Larson points out in his book that the British Admiralty probably knew about the presence of the U-20 location on the day of tragedy and chose to do nothing. The Admiralty’s encryption experts repeatedly intercepted Schwieger’s radio transmissions, tracking the movements of his submarine around the British Isles. Moreover, the Admiralty new that Captain Schwieger had an order to sink any British vessel.

British naval intelligence had sufficient information about the U-20 to warn the Lusitania and advise her captain to take a different route, but they did not do that. In his book, Larson provides the results of his research on British naval intelligence and the political circumstances that prevented the Admiralty from providing the Lusitania with military escort. For example, in early 1915, Winston Churchill, who was First Lord of the Admiralty at that time, wrote in his letter to Walter Runciman, the head of England’s Board of Trade, that it was “most important to attract neutral shipping to our shores, in the hopes especially of embroiling the United States with Germany.”

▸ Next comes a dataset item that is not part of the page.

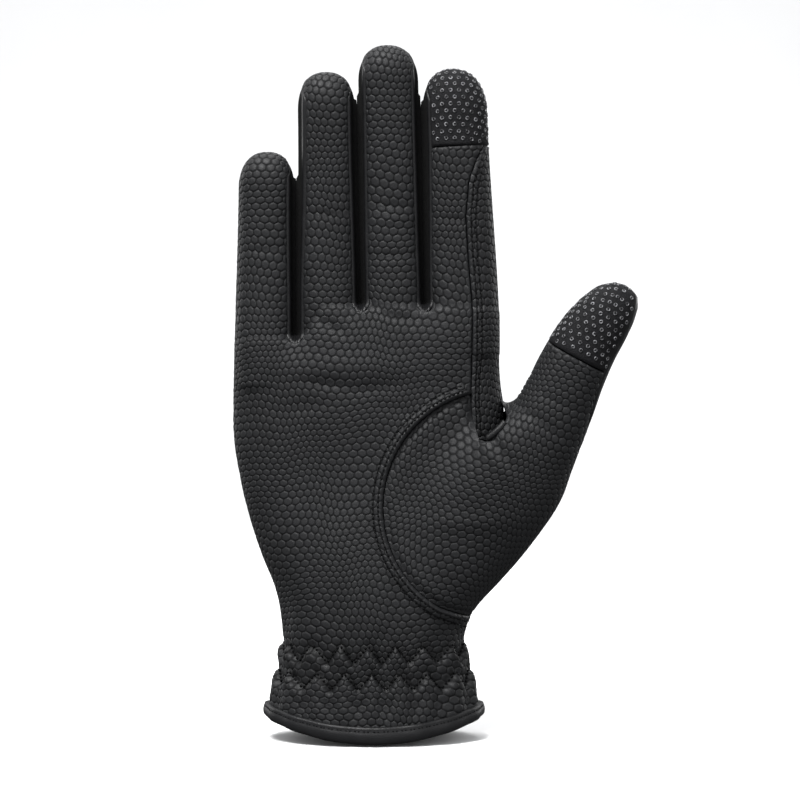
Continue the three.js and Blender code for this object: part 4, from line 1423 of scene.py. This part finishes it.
# Stitches along runs of flat points on one panel.
def stitches(name, runs, outline, rays, relief, pitch, length, thick, out=0.0):
    starts, ends, normals = [], [], []
    for run in runs:
        run = np.asarray(run, float)
        place = np.concatenate([[0], np.cumsum(np.linalg.norm(np.diff(run, axis=0), axis=1))])
        middles = np.arange(pitch / 2, place[-1] - length / 2, pitch)
        for shift, found in ((-length / 2, starts), (length / 2, ends)):
            flat = np.stack([np.interp(middles + shift, place, run[:, k]) for k in (0, 1)], axis=1)
            far, _, tag = outline.measure(flat)
            point, normal, height, _ = surface(rays, relief, flat, far, tag)
            found.append(point + normal * height[:, None])
        normals.append(normal)
    parts = (np.concatenate(part) for part in (starts, ends, normals))
    return thread_bars(name, *parts, thick, out)


def zigzag_runs():
    runs = []
    for top, low, start in ZIGZAG:
        x = start + GATHER_PITCH / 2 * np.arange(-12, 13)
        z = np.where(np.arange(-12, 13) % 2 == 0, top, low)
        keep = (x > seam_x(top, -1) + 1) & (x < seam_x(top, 1) - 1)
        runs += [np.stack([x[k:k + 2], z[k:k + 2]], axis=1) for k in np.flatnonzero(keep)[:-1]]
    return runs


palm_relief = hand_relief(FRONT_FOLDS)
arc_rows = [shifted(PALM_ARC_RUN, -SEAM - far)[2:-3] for far in (1.6, 3.4)]
stitches(
    "arc_stitches", arc_rows, palm, hand_front, palm_relief, pitch=1.55, length=0.9, thick=0.24,
)
stitches(
    "wrist_stitches", zigzag_runs(), palm, hand_front, palm_relief, pitch=1.4, length=0.8, thick=0.36,
    out=0.3,
)
side_rows = [shifted(SIDE_FRONT, -far)[2:-2] for far in (1.5, 2.9)]
stitches(
    "side_stitches", side_rows, side, side_rays, plain_relief, pitch=1.6, length=0.9, thick=0.22,
)


# The rolled strip in the web, between the side panel and the thumb.
def web_strip():
    run = curve_run([(-14.4, 33.6), (-13.2, 36.2), (-12.5, 38.6), (-12.4, 41)], 24)
    point, normal = on_glove(run, thumb_front)
    along = np.gradient(point, axis=0)
    along /= np.linalg.norm(along, axis=1)[:, None]
    aside = np.cross(along, normal)
    sides = 12
    points = []
    for k in range(sides):
        angle = 2 * HALF_TURN * k / sides
        points.append(point + 1.15 * (math.cos(angle) * aside + math.sin(angle) * normal) - 0.1 * normal)
    points = np.stack(points, axis=1)
    mesh = make_mesh("web_strip", points.reshape(-1, 3), tube_faces(len(run), sides))
    new_object("web_strip", mesh, LEATHER_PLAIN)


web_strip()

# The leather in the bottom of the web, under the edges of the panels that meet there. Rays from a
# line inside the thumb lean up at its lower end. along: place on that line; lean: degrees
WEB_RAYS = [
    # along, lean
    (29, 62), (34, 48), (38, 34), (42, 20), (46, 8), (50, 0), (70, 0),
]
WEB_UNDER = 0.7


def web_leather():
    rows, across = 41, 31
    table = np.array(WEB_RAYS, float)
    along = np.linspace(table[0, 0], table[-1, 0], rows)
    lean = np.radians(np.interp(along, table[:, 0], table[:, 1]))[:, None]
    around = np.linspace(0.6, 2.5, across)[None, :]
    way = np.stack([
        -np.sin(around) * np.cos(lean), -np.cos(around) + 0 * lean, np.sin(around) * np.sin(lean),
    ], axis=-1).reshape(-1, 3)
    origin = np.stack([np.full(rows, -THUMB_PIVOT), 0 * along, along], axis=1).repeat(across, axis=0)
    finger = np.full(len(origin), INDEX)
    point, normal = meet(from_thumb(origin), way @ THUMB_AXES.T * 0.5, finger, body_field)
    point -= normal * WEB_UNDER
    quads = short(point, grid_quads(rows, across), 3.0)
    mesh = make_mesh("web_leather", point, quads.tolist())
    piece = new_object("web_leather", mesh, LEATHER_PLAIN)
    wall = piece.modifiers.new("wall", "SOLIDIFY")
    wall.thickness = 0.5 * MM
    wall.offset = 0


web_leather()


GRIP_PITCH = 2.85
GRIP_ROW = 2.3
# Rings keep this far from a tip's edge and from each other
GRIP_LEAST = 1.2
GRIP_APART = 0.72 * GRIP_ROW
GRIP_ARCH = 0.012
RING_RADIUS = 0.52
RING_THICK = 0.19


# Printed grip rings in staggered, slightly arched rows on a textile tip.
def grip_rings(name, rays, outline, middle):
    low, high = outline.points.min(0), outline.points.max(0)
    spots = []
    for j, z in enumerate(np.arange(low[1] - 4, high[1] + 4, GRIP_ROW)):
        for x in np.arange(low[0] - 4, high[0] + 4, GRIP_PITCH):
            x = x + GRIP_PITCH / 2 * (j % 2)
            spots.append((x, z - GRIP_ARCH * (x - middle) ** 2))
    spots = np.array(spots)
    far, _, tag = outline.measure(spots)
    keep = far > GRIP_LEAST
    point, normal, height, _ = surface(rays, plain_relief, spots[keep], far[keep], tag[keep])
    centre = point + normal * height[:, None]
    free = np.ones(len(centre), bool)
    for k in range(1, len(centre)):
        free[k] = np.linalg.norm(centre[:k][free[:k]] - centre[k], axis=1).min() > GRIP_APART
    centre, normal = centre[free], normal[free]
    first = np.cross(normal, [0.3, 0.2, 1.0])
    first /= np.linalg.norm(first, axis=1)[:, None]
    second = np.cross(normal, first)
    around, tube = 14, 5
    points = []
    for angle in np.arange(around) * 2 * HALF_TURN / around:
        out_way = math.cos(angle) * first + math.sin(angle) * second
        for turn in np.arange(tube) * 2 * HALF_TURN / tube:
            reach = RING_RADIUS + RING_THICK * math.cos(turn)
            points.append(centre + reach * out_way + (0.1 + 0.17 * math.sin(turn)) * normal)
    points = np.stack(points, axis=1)
    faces = []
    for ring in range(len(centre)):
        for k in range(around):
            for j in range(tube):
                a, b = k * tube, (k + 1) % around * tube
                after = (j + 1) % tube
                corners = [a + j, b + j, b + after, a + after]
                faces.append([ring * around * tube + corner for corner in corners])
    mesh = make_mesh(name, points.reshape(-1, 3), faces)
    return new_object(name, mesh, GRIP)


grip_rings("index_grip_rings", hand_front, index_tip, middle=FX[INDEX] + FLEAN[INDEX])
grip_rings("thumb_grip_rings", thumb_front, thumb_tip, middle=1)

for slot_index, strip_name in enumerate(
    ["fourchette_little_ring", "fourchette_ring_middle", "fourchette_middle_index"]
):
    fourchette(strip_name, slot_index, LEATHER_PLAIN)


# The binding's section, from its inner edge round the hem to its outer edge
BINDING_SECTION = [
    # out of the leather, up
    (-2.4, 5.6), (-2.6, 3), (-2.5, 1.0), (-1.6, 0.1), (-0.3, 0.0), (0.9, 0.35), (1.5, 1.2), (1.75, 2.6),
    (1.7, 4.0), (1.3, 4.6), (1.45, 5.2), (1.2, 5.9), (0.5, 6.1), (-0.2, 5.9),
]
# Which of its points the stitches lie on
STITCHED = 9


# Binding: a strip folded over the hem, with its own stitches.
def binding():
    count = 400
    heights, flares, _ = np.array(CUFF_ROWS).T
    power = 2 / CUFF_ROWS[0][2]
    points = []
    for k in range(count):
        angle = 2 * HALF_TURN * k / count
        wave = 0.35 * math.cos(16 * angle + 0.5 * math.sin(5 * angle))
        c, s = math.cos(angle), math.sin(angle)
        for out, up in BINDING_SECTION:
            flare = float(curve(heights, flares, up / WRIST_HEIGHT))
            offset = out + wave * 0.6
            wide, deep = lerp(WRIST[0], HEM[0], flare) + offset, lerp(WRIST[1], HEM[1], flare) + offset
            x = wide * math.copysign(abs(c) ** power, c)
            y = deep * math.copysign(abs(s) ** power, s)
            points.append((x, y, up + HEM_RISE * (x / wide) ** 2 * (1 - up / WRIST_HEIGHT)))
    faces = []
    size = len(BINDING_SECTION)
    for k in range(count):
        for j in range(size):
            here, after = k * size, (k + 1) % count * size
            follow = (j + 1) % size
            faces.append([here + j, here + follow, after + follow, after + j])
    bars = []
    for k in range(0, 2 * count, 5):
        for share in (0, 0.55):
            bars.append(points[int((k / 2 + share * 2.5) % count) * size + STITCHED])
    bars = np.array(bars)
    outward = bars[::2] * [1, 1, 0]
    outward /= np.linalg.norm(outward, axis=1)[:, None]
    thread_bars("binding_stitches", bars[::2], bars[1::2], outward, 0.2, 0.12)
    mesh = make_mesh("cuff_binding_leather", np.array(points), faces)
    piece = new_object("cuff_binding_leather", mesh, LEATHER_PLAIN)
    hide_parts("cuff_binding")


binding()


def studio():
    floor = bpy.data.meshes.new("floor")
    side, back, top, bend = 3.0, 2.2, 3.0, 0.6
    rows = [(-side, 0.0)]
    for t in np.linspace(0, QUARTER, 16):
        rows.append((back - bend + bend * math.sin(t), bend - bend * math.cos(t)))
    rows.append((back, top))
    points = [(x, y, z - 0.0006) for y, z in rows for x in (-side, side)]
    faces = [[2 * k, 2 * k + 1, 2 * k + 3, 2 * k + 2] for k in range(len(rows) - 1)]
    floor.from_pydata(points, [], faces)
    for polygon in floor.polygons:
        polygon.use_smooth = True
    backdrop = bpy.data.objects.new("floor", floor)
    bpy.context.scene.collection.objects.link(backdrop)
    floor.materials.append(floor_paper())

    def area(name, place, aim, size, power):
        light = bpy.data.lights.new(name, "AREA")
        light.shape = "RECTANGLE"
        light.size, light.size_y = size
        light.energy = power
        lamp = bpy.data.objects.new(name, light)
        bpy.context.scene.collection.objects.link(lamp)
        lamp.location = place
        way = np.array(aim) - np.array(place)
        lamp.rotation_euler = (
            math.acos(-way[2] / np.linalg.norm(way)), 0, math.atan2(way[1], way[0]) - QUARTER,
        )

    area("key", (-0.22, -0.5, 0.95), (0, 0, 0.22), (0.35, 0.35), 18.5)
    area("fill", (0.5, -1.0, 0.4), (0, 0, 0.14), (0.5, 0.6), 1.5)
    area("top", (0, 0.95, 1.5), (0, 0.95, 0), (1.8, 1.2), 20)
    area("rear_left", (-0.9, 0.7, 0.5), (0, 0, 0.12), (0.6, 0.8), 5)
    area("rear_right", (0.9, 0.8, 0.5), (0, 0, 0.12), (0.6, 0.8), 5)
    backdrop.visible_diffuse = False
    backdrop.visible_glossy = False

    # the sky is brightest on the camera's side
    world = bpy.data.worlds.new("studio")
    world.use_nodes = True
    tree = world.node_tree
    where = tree.nodes.new("ShaderNodeTexCoord")
    split = tree.nodes.new("ShaderNodeVectorMath")
    split.operation = "DOT_PRODUCT"
    spread = tree.nodes.new("ShaderNodeMapRange")
    for key, value in (("From Min", -1), ("From Max", 1), ("To Min", 0.05), ("To Max", 0.95)):
        spread.inputs[key].default_value = value
    tree.links.new(where.outputs["Generated"], split.inputs[0])
    split.inputs[1].default_value = (0, -0.7, 0.71)
    tree.links.new(split.outputs["Value"], spread.inputs["Value"])
    tree.links.new(spread.outputs["Result"], tree.nodes["Background"].inputs["Strength"])
    tree.nodes["Background"].inputs["Color"].default_value = (0.97, 0.98, 1, 1)
    bpy.context.scene.world = world
    bpy.context.scene.view_settings.view_transform = "Standard"


CAMERA = (0.0089, -0.87, 0.1151)
FRAME_WIDTH = 0.2744


def camera():
    data = bpy.data.cameras.new("camera")
    data.sensor_width = 36
    data.lens = 36 * -CAMERA[1] / FRAME_WIDTH
    item = bpy.data.objects.new("camera", data)
    bpy.context.scene.collection.objects.link(item)
    item.location = CAMERA
    item.rotation_euler = (QUARTER, 0, 0)
    bpy.context.scene.camera = item


studio()
camera()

From the point of view of the British and Americans, the sinking of the Lusitania was a war crime. Yet, the Germans had their own interpretation of what happened. During the war, the Royal Navy blockaded Germany with the intention of cutting off supplies of raw materials (needed for military purposes) and food (needed for the population) to Germany. Whereas the German naval force was insufficient to openly engage with the British fleet, German submarines were superior to British submarines. Apparently, the Germans felt that the use of submarines against British ships was justified at that time, and the German embassy in Washington warned the public about their intentions through ads that were placed in New York newspapers on May 1, 1915. The ads clearly stated that a ship traveling through a war zone could be attacked.